Lesley Quayle
is the co-editor of Aireings Poetry Magazine, based in Leeds, Yorkshire, UK, has been published widely in UK, work read out on BBC Radio and local radio, folk and blues singer, wife, mother, sheep farmer.


The Final Loading

"Away."
The old dog flies.
A last perfect outrun.

Circles, wide and low, behind the ewes;
a tight lift, half on his belly, wired to the whistle.

The flock mother pitches into the raw wind,
towing her cargo of followers from the quick eyes,

sure-footed through the bog, with its tang of heather
and the sidling dog, working them, rhythm for rhythm.

Balancing them, pace on pace, holding them to the man
who waits, still as flint, in the valley's lair.

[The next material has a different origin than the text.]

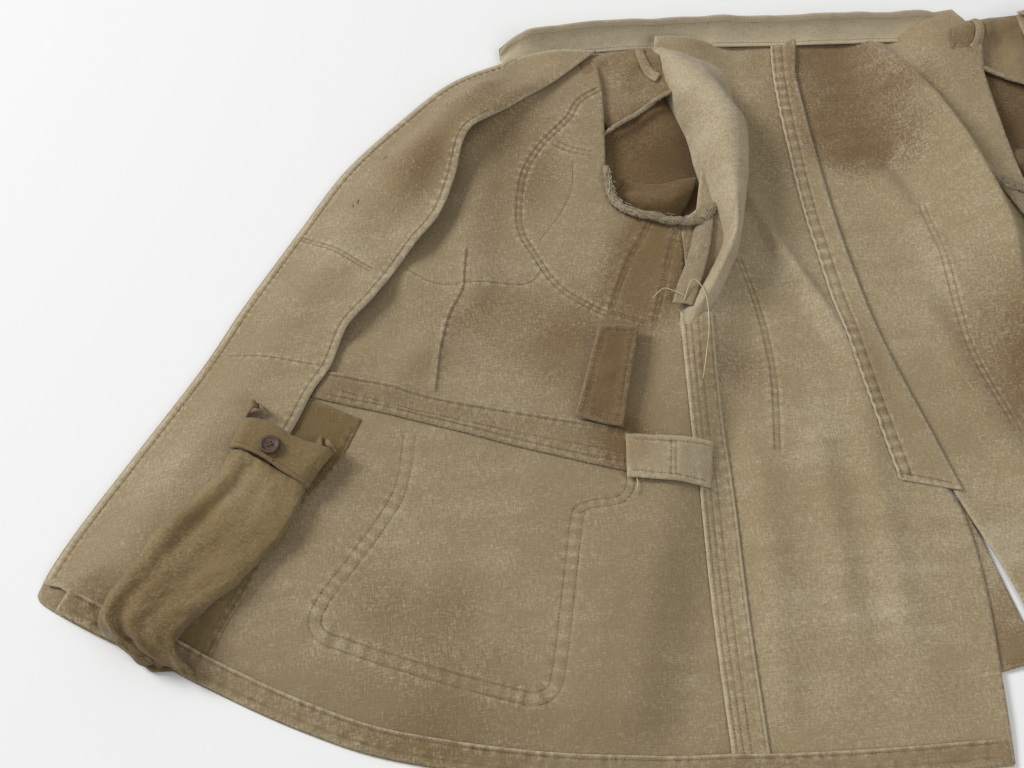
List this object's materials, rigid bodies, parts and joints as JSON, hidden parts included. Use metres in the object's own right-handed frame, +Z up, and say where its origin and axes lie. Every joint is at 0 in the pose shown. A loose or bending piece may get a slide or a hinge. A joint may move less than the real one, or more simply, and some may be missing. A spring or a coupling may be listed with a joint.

They are poured down the mossy hide of the scarp,
rolled like stones into the holding pen

where the wagons are marshaled,
ready for the final loading.

The man, rooted muscle and bone in the barbarous hills,
hangs his back on the rungs of wind,

strides away from the last gallery of his life,
the shouldering ewes packed in tiers,

with never a look behind. The winter day swings shut
above him. Shadows embrace the stiff lines of pain.

The old dog lies patient, kennelled by loyalty,
rises like a wolf to the snap of the barrel and the final loading.

God is as close as the descending sky,
in the crook of a finger which burns on the trigger.

Two shots.
Sheaves of birds soar,
assemble on the wind in curious mourning.